I went to see a channel the other day. I was told to read two books. One of them is “Spontaneous Healing of Belief” by Gregg Braden.

 

I already have this book. It has been sitting on my bookshelf for about 3 years now. I have not touched it yet. It was one of many books in to-read pile. When I see any interesting books, I just purchase them. They go to my to-read pile in the bookshelf. The book by Gregg Braden was just there gathering dust.

 

The spirit nudged me to start reading. So I picked the book up and started reading. Few pages in, I came across this sentence.

 

The great challenge of our time in history is simply this: Can we handle the truth that we have asked ourselves to discover? Do we have the courage to accept who we are in the Universe and the role that our existence implies?
Oh, this is something I just needed to hear but I was afraid to face.

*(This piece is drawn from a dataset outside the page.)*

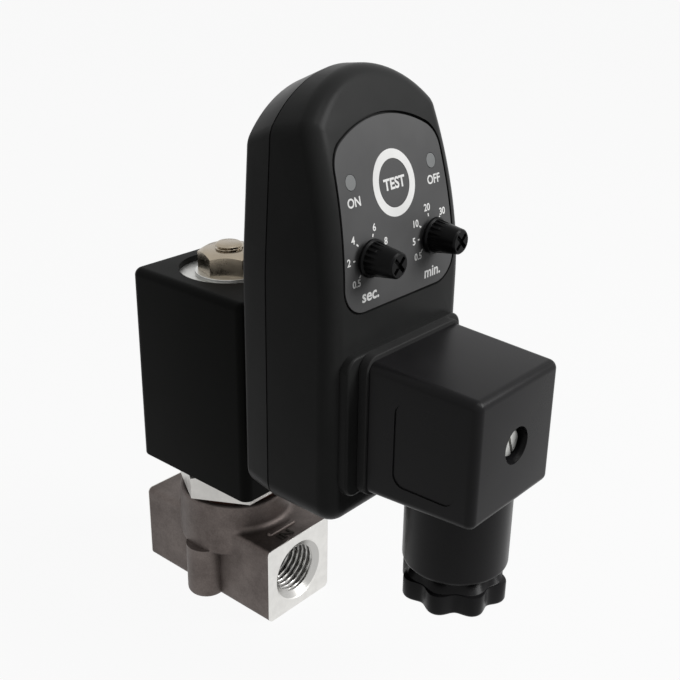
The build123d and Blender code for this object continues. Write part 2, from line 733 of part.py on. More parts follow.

Like what I wrote in the last blog entry, the question of “what am I afraid of” brought up so much of emotional waves, reading this sentence brought up so much more.
I felt intense sensation and found tears running down on my face. I knew that I needed to hear this message. Something I have been afraid to face up to. Now the spirits are sick of me making so many excuses, push comes to shove, I need to acknowledge their big nudge nudge!
Do I have the courage to accept who I am and what I am here to do? Am I strong enough to face the truth of the universe? These questions are the one I cannot afford to ignore any more. If I really care about who I am and what I am here to do, I cannot afford to keep ignoring these messages. I am at the point where I need to focus on possible future which is aligned with my truth. I cannot keep putting off for later date.
Can YOU handle the truth? I am working on it.